_Stated exercise_:
Copy out all lines carrying the word "slide".

_ _ _ _

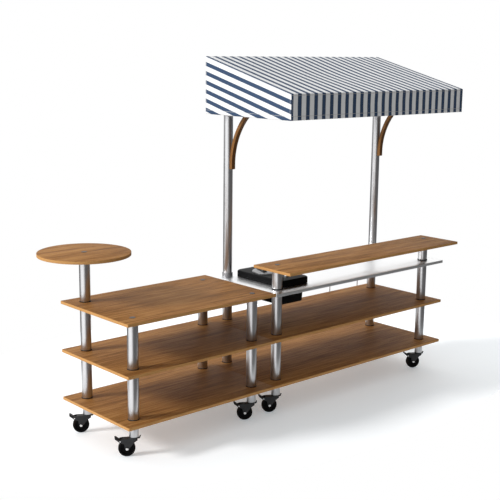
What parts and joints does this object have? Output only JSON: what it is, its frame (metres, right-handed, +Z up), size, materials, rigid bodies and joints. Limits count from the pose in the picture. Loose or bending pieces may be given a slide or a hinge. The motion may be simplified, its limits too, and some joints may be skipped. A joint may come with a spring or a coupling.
{
  "type": "push vending cart",
  "caption": "Wheeled push vending cart: open wood shelves on steel posts, round side table, counter, steel worktop with lidded food well, striped canopy on masts.",
  "frame": {"origin": "on the floor under the middle of the whole cart's box", "axes": "+X along the cart from the round table's end to the canopy's right end, +Y from the buyer's side to the seller's side, +Z up"},
  "size_m": [2.9509, 0.998, 2.258],
  "materials": {
    "board_wood": "warm brown veneer under a satin varnish, grain along the cart",
    "post_steel": "satin brushed tube",
    "ring_rubber": "matt black",
    "cap_steel": "turned face",
    "rod_steel": "bright drawn rod",
    "worktop_steel": "brushed sheet with a soft reflection",
    "core_board": "bare particle board",
    "well_casing": "satin dark grey",
    "lid_steel": "spun finish",
    "strap_black": "fine matt grain",
    "knob_chrome": "polished",
    "brace_wood": "bent laminated wood under varnish",
    "frame_metal": "bare extruded bar",
    "canopy_fabric": "white and slate blue stripes, coated awning cloth",
    "sleeve_steel": "satin brushed tube",
    "fork_metal": "dark grey powder coat, bright bolts",
    "wheel_tread": "solid black tread on a dark moulded centre",
    "pedal_black": "moulded, ribbed on top"
  },
  "bodies": {
    "cart": {"left_shelf_bottom": "board_wood", "left_shelf_middle": "board_wood", "left_shelf_top": "board_wood", "right_shelf_bottom": "board_wood", "right_shelf_middle": "board_wood", "left_post_front_left": "post_steel", "left_post_back_left": "post_steel", "left_post_front_right": "post_steel", "left_post_back_right": "post_steel", "right_post_front_left": "post_steel", "right_post_back_left": "post_steel", "right_post_front_right": "post_steel", "right_post_back_right": "post_steel", "post_rings": "ring_rubber", "post_caps": "cap_steel", "clamp_rods": "rod_steel", "round_table_top": "board_wood", "worktop": "worktop_steel", "worktop_core": "core_board", "back_support_rods": "rod_steel", "counter_board": "board_wood", "well_body": "well_casing", "well_rim": "well_casing", "well_pot": "lid_steel", "mast_left": "post_steel", "mast_right": "post_steel", "mast_sockets": "post_steel", "brace_left": "brace_wood", "brace_right": "brace_wood", "canopy_rails": "frame_metal", "canopy_bars": "frame_metal", "canopy_cover": "canopy_fabric", "caster_sleeves": "sleeve_steel"},
    "lid": {"well_lid": "lid_steel", "lid_strap": "strap_black"},
    "knob": {"control_knob": "knob_chrome"},
    "fork_1": {"fork_1": "fork_metal"},
    "wheel_1": {"wheel_1": "wheel_tread"},
    "pedal_1": {"pedal_1": "pedal_black"},
    "fork_2": {"fork_2": "fork_metal"},
    "wheel_2": {"wheel_2": "wheel_tread"},
    "pedal_2": {"pedal_2": "pedal_black"},
    "fork_3": {"fork_3": "fork_metal"},
    "wheel_3": {"wheel_3": "wheel_tread"},
    "pedal_3": {"pedal_3": "pedal_black"},
    "fork_4": {"fork_4": "fork_metal"},
    "wheel_4": {"wheel_4": "wheel_tread"},
    "pedal_4": {"pedal_4": "pedal_black"},
    "fork_5": {"fork_5": "fork_metal"},
    "wheel_5": {"wheel_5": "wheel_tread"},
    "pedal_5": {"pedal_5": "pedal_black"},
    "fork_6": {"fork_6": "fork_metal"},
    "wheel_6": {"wheel_6": "wheel_tread"},
    "pedal_6": {"pedal_6": "pedal_black"},
    "fork_7": {"fork_7": "fork_metal"},
    "wheel_7": {"wheel_7": "wheel_tread"},
    "pedal_7": {"pedal_7": "pedal_black"},
    "fork_8": {"fork_8": "fork_metal"},
    "wheel_8": {"wheel_8": "wheel_tread"},
    "pedal_8": {"pedal_8": "pedal_black"}
  },
  "joints": [
    {"name": "lid_lift", "type": "slide", "parent": "cart", "child": "lid", "axis": [0, 0, 1], "range_m": [0, 0.12]},
    {"name": "knob_turn", "type": "hinge", "parent": "cart", "child": "knob", "pos_m": [0.081, -0.173, 0.86], "axis": [0, 0, 1], "range_deg": [-270, 0]},
    {"name": "swivel_1", "type": "hinge", "parent": "cart", "child": "fork_1", "pos_m": [-1.1985, -0.261, 0.118], "axis": [0, 0, 1], "continuous": true},
    {"name": "roll_1", "type": "hinge", "parent": "fork_1", "child": "wheel_1", "pos_m": [-1.23346, -0.23958, 0.05], "axis": [-0.5225, -0.8526, 0], "continuous": true},
    {"name": "brake_1", "type": "hinge", "parent": "fork_1", "child": "pedal_1", "pos_m": [-1.26671, -0.2192, 0.095], "axis": [-0.5225, -0.8526, 0], "range_deg": [0, 22]},
    {"name": "swivel_2", "type": "hinge", "parent": "cart", "child": "fork_2", "pos_m": [-1.1985, 0.222, 0.118], "axis": [0, 0, 1], "continuous": true},
    {"name": "roll_2", "type": "hinge", "parent": "fork_2", "child": "wheel_2", "pos_m": [-1.23346, 0.24342, 0.05], "axis": [-0.5225, -0.8526, 0], "continuous": true},
    {"name": "brake_2", "type": "hinge", "parent": "fork_2", "child": "pedal_2", "pos_m": [-1.26671, 0.2638, 0.095], "axis": [-0.5225, -0.8526, 0], "range_deg": [0, 22]},
    {"name": "swivel_3", "type": "hinge", "parent": "cart", "child": "fork_3", "pos_m": [-0.2955, -0.261, 0.118], "axis": [0, 0, 1], "continuous": true},
    {"name": "roll_3", "type": "hinge", "parent": "fork_3", "child": "wheel_3", "pos_m": [-0.33046, -0.23958, 0.05], "axis": [-0.5225, -0.8526, 0], "continuous": true},
    {"name": "brake_3", "type": "hinge", "parent": "fork_3", "child": "pedal_3", "pos_m": [-0.36371, -0.2192, 0.095], "axis": [-0.5225, -0.8526, 0], "range_deg": [0, 22]},
    {"name": "swivel_4", "type": "hinge", "parent": "cart", "child": "fork_4", "pos_m": [-0.2955, 0.222, 0.118], "axis": [0, 0, 1], "continuous": true},
    {"name": "roll_4", "type": "hinge", "parent": "fork_4", "child": "wheel_4", "pos_m": [-0.33046, 0.24342, 0.05], "axis": [-0.5225, -0.8526, 0], "continuous": true},
    {"name": "brake_4", "type": "hinge", "parent": "fork_4", "child": "pedal_4", "pos_m": [-0.36371, 0.2638, 0.095], "axis": [-0.5225, -0.8526, 0], "range_deg": [0, 22]},
    {"name": "swivel_5", "type": "hinge", "parent": "cart", "child": "fork_5", "pos_m": [-0.0835, -0.261, 0.118], "axis": [0, 0, 1], "continuous": true},
    {"name": "roll_5", "type": "hinge", "parent": "fork_5", "child": "wheel_5", "pos_m": [-0.11846, -0.23958, 0.05], "axis": [-0.5225, -0.8526, 0], "continuous": true},
    {"name": "brake_5", "type": "hinge", "parent": "fork_5", "child": "pedal_5", "pos_m": [-0.15171, -0.2192, 0.095], "axis": [-0.5225, -0.8526, 0], "range_deg": [0, 22]},
    {"name": "swivel_6", "type": "hinge", "parent": "cart", "child": "fork_6", "pos_m": [-0.0835, 0.222, 0.118], "axis": [0, 0, 1], "continuous": true},
    {"name": "roll_6", "type": "hinge", "parent": "fork_6", "child": "wheel_6", "pos_m": [-0.11846, 0.24342, 0.05], "axis": [-0.5225, -0.8526, 0], "continuous": true},
    {"name": "brake_6", "type": "hinge", "parent": "fork_6", "child": "pedal_6", "pos_m": [-0.15171, 0.2638, 0.095], "axis": [-0.5225, -0.8526, 0], "range_deg": [0, 22]},
    {"name": "swivel_7", "type": "hinge", "parent": "cart", "child": "fork_7", "pos_m": [1.3695, -0.261, 0.118], "axis": [0, 0, 1], "continuous": true},
    {"name": "roll_7", "type": "hinge", "parent": "fork_7", "child": "wheel_7", "pos_m": [1.33454, -0.23958, 0.05], "axis": [-0.5225, -0.8526, 0], "continuous": true},
    {"name": "brake_7", "type": "hinge", "parent": "fork_7", "child": "pedal_7", "pos_m": [1.30129, -0.2192, 0.095], "axis": [-0.5225, -0.8526, 0], "range_deg": [0, 22]},
    {"name": "swivel_8", "type": "hinge", "parent": "cart", "child": "fork_8", "pos_m": [1.3695, 0.222, 0.118], "axis": [0, 0, 1], "continuous": true},
    {"name": "roll_8", "type": "hinge", "parent": "fork_8", "child": "wheel_8", "pos_m": [1.33454, 0.24342, 0.05], "axis": [-0.5225, -0.8526, 0], "continuous": true},
    {"name": "brake_8", "type": "hinge", "parent": "fork_8", "child": "pedal_8", "pos_m": [1.30129, 0.2638, 0.095], "axis": [-0.5225, -0.8526, 0], "range_deg": [0, 22]}
  ]
}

_ _ _ _

_Expected output_:
What parts and joints does this object have? Output only JSON: what it is, its frame (metres, right-handed, +Z up), size, materials, rigid bodies and joints. Limits count from the pose in the picture. Loose or bending pieces may be given a slide or a hinge. The motion may be simplified, its limits too, and some joints may be skipped. A joint may come with a spring or a coupling.
    {"name": "lid_lift", "type": "slide", "parent": "cart", "child": "lid", "axis": [0, 0, 1], "range_m": [0, 0.12]},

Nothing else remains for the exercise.